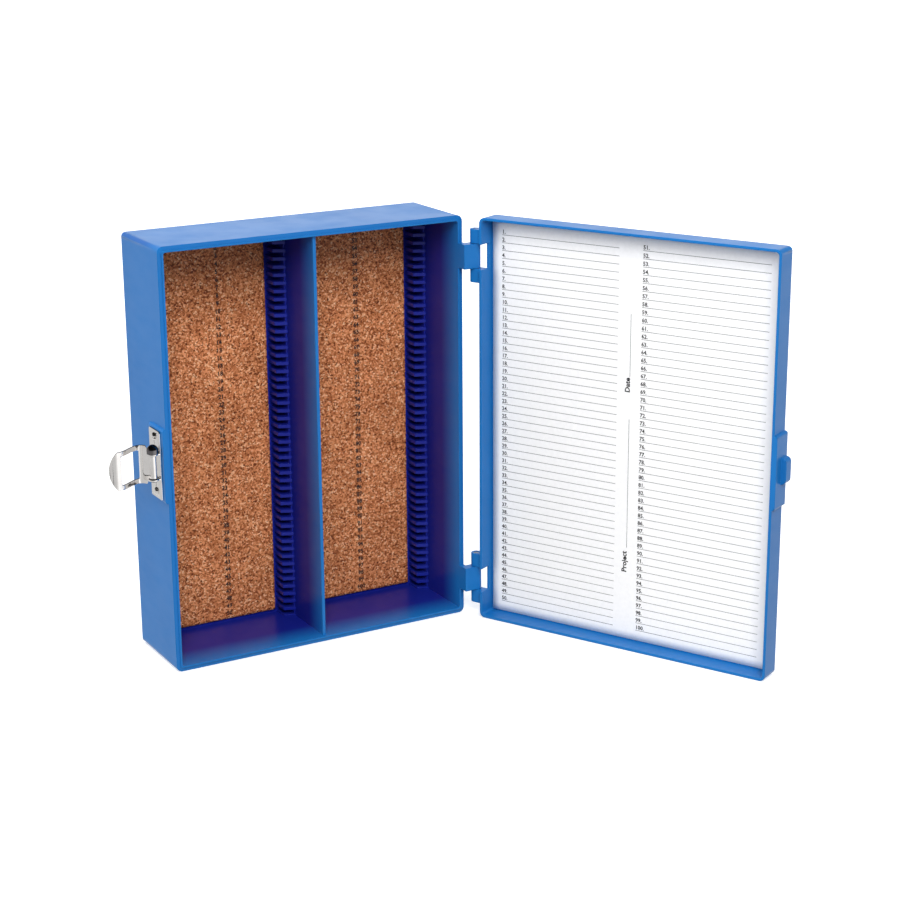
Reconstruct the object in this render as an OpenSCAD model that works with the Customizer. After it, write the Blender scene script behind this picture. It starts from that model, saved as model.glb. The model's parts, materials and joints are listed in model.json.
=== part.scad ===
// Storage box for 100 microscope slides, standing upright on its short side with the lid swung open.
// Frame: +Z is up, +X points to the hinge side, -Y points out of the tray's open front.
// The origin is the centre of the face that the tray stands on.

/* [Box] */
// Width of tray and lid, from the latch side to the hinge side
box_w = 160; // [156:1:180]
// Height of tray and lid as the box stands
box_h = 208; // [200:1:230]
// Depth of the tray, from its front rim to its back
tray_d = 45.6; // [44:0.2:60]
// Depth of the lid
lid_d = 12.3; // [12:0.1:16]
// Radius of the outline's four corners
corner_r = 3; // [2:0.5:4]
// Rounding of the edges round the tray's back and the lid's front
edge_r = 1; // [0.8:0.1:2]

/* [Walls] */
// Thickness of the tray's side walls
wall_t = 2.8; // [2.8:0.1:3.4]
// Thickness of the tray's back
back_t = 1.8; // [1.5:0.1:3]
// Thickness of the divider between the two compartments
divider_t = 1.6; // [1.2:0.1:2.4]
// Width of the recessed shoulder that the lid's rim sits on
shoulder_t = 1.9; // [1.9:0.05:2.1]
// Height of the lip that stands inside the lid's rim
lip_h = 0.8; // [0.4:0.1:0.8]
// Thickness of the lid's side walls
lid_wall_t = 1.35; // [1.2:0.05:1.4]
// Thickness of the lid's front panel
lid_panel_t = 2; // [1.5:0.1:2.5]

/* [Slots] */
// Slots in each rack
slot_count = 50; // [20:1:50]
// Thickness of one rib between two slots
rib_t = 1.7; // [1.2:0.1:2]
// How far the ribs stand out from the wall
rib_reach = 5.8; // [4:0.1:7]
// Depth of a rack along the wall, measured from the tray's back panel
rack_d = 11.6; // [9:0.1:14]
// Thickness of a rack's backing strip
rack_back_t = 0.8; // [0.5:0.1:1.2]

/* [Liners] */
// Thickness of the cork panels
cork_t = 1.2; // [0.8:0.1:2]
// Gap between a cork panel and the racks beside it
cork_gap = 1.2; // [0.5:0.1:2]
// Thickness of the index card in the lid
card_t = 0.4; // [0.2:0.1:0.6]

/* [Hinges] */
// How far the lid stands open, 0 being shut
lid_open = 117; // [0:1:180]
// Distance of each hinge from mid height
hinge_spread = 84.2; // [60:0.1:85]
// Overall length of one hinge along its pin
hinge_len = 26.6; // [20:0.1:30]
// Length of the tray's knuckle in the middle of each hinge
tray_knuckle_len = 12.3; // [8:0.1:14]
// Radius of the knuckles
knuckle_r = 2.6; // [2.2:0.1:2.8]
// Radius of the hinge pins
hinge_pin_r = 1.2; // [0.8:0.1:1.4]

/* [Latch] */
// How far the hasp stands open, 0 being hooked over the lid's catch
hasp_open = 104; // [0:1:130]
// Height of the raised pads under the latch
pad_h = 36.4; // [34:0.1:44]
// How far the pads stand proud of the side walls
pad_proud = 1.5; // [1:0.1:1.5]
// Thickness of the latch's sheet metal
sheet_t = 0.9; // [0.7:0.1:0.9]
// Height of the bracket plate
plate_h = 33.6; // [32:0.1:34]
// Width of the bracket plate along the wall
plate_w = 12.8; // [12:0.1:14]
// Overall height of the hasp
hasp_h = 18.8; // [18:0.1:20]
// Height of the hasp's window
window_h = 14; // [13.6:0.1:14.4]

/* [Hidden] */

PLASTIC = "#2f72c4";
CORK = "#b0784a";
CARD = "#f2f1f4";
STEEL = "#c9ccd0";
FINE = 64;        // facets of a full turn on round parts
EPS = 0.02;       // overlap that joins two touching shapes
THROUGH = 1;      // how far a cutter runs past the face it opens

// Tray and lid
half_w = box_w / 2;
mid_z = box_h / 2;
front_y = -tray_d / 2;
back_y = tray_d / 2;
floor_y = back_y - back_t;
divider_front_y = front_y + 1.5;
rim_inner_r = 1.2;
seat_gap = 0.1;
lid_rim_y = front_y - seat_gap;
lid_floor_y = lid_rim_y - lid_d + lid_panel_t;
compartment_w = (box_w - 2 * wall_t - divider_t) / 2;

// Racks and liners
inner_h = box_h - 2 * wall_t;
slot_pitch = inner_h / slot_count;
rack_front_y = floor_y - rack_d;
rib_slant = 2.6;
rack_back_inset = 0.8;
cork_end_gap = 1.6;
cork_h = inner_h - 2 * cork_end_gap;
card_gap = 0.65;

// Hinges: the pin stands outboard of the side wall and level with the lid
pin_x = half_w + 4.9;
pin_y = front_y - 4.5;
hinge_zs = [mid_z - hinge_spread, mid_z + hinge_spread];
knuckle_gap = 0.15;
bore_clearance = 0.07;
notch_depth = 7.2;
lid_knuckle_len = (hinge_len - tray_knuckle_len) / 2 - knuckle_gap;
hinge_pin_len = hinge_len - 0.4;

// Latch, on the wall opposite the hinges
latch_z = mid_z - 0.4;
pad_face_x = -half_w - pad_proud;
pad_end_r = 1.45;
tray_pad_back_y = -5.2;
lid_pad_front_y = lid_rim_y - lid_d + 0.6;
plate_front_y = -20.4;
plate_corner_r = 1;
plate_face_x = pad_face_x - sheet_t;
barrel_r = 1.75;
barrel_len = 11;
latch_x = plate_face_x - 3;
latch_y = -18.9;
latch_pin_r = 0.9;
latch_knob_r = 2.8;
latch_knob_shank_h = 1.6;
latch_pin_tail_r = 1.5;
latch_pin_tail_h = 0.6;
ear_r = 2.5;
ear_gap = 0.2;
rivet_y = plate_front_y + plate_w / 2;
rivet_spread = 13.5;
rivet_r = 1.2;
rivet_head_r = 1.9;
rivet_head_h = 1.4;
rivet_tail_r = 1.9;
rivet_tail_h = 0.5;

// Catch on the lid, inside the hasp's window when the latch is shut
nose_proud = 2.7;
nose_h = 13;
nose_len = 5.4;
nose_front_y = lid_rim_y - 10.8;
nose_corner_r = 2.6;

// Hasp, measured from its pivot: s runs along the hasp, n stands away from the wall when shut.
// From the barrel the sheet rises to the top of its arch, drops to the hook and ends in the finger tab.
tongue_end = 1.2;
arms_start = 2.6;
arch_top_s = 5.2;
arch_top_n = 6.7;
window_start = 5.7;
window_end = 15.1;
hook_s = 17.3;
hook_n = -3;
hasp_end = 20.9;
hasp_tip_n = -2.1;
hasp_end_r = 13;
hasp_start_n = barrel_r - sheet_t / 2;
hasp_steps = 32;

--

■ Task objective ■
Begin with the first line of the data above and, please, print each line exactly until you have printed the line containing "lid_panel_t = 2; // [1.5:0.1:2.5]"; print nothing else.

■ Task solution ■
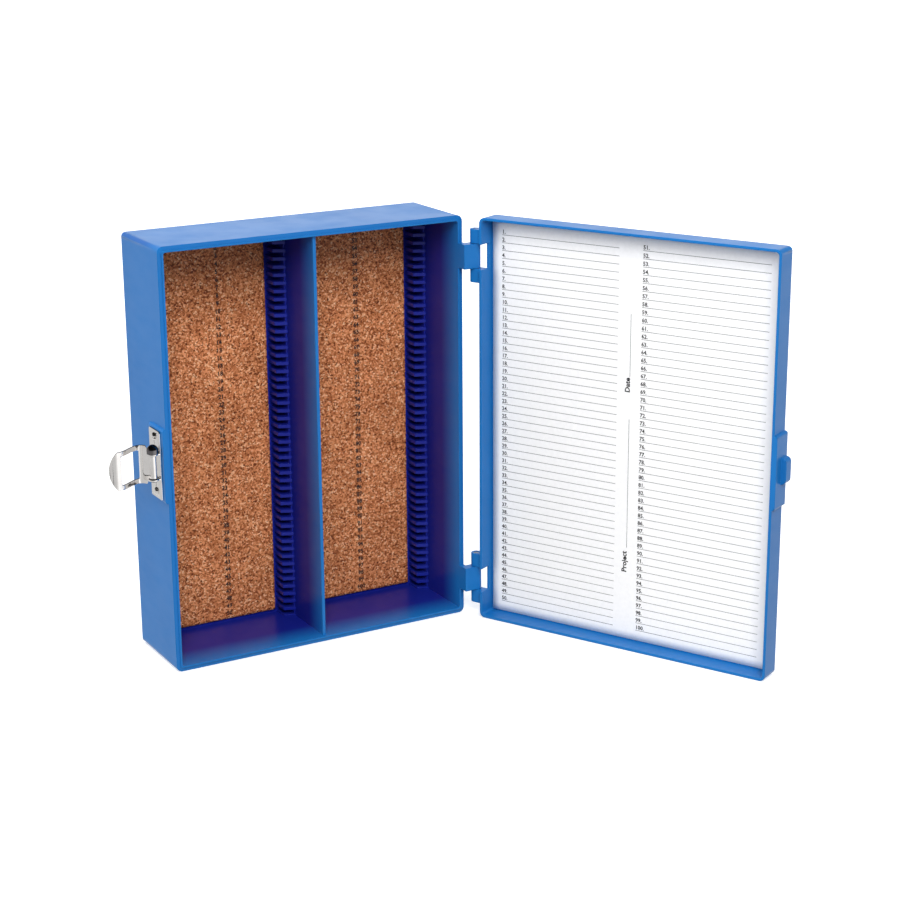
Reconstruct the object in this render as an OpenSCAD model that works with the Customizer. After it, write the Blender scene script behind this picture. It starts from that model, saved as model.glb. The model's parts, materials and joints are listed in model.json.
=== part.scad ===
// Storage box for 100 microscope slides, standing upright on its short side with the lid swung open.
// Frame: +Z is up, +X points to the hinge side, -Y points out of the tray's open front.
// The origin is the centre of the face that the tray stands on.

/* [Box] */
// Width of tray and lid, from the latch side to the hinge side
box_w = 160; // [156:1:180]
// Height of tray and lid as the box stands
box_h = 208; // [200:1:230]
// Depth of the tray, from its front rim to its back
tray_d = 45.6; // [44:0.2:60]
// Depth of the lid
lid_d = 12.3; // [12:0.1:16]
// Radius of the outline's four corners
corner_r = 3; // [2:0.5:4]
// Rounding of the edges round the tray's back and the lid's front
edge_r = 1; // [0.8:0.1:2]

/* [Walls] */
// Thickness of the tray's side walls
wall_t = 2.8; // [2.8:0.1:3.4]
// Thickness of the tray's back
back_t = 1.8; // [1.5:0.1:3]
// Thickness of the divider between the two compartments
divider_t = 1.6; // [1.2:0.1:2.4]
// Width of the recessed shoulder that the lid's rim sits on
shoulder_t = 1.9; // [1.9:0.05:2.1]
// Height of the lip that stands inside the lid's rim
lip_h = 0.8; // [0.4:0.1:0.8]
// Thickness of the lid's side walls
lid_wall_t = 1.35; // [1.2:0.05:1.4]
// Thickness of the lid's front panel
lid_panel_t = 2; // [1.5:0.1:2.5]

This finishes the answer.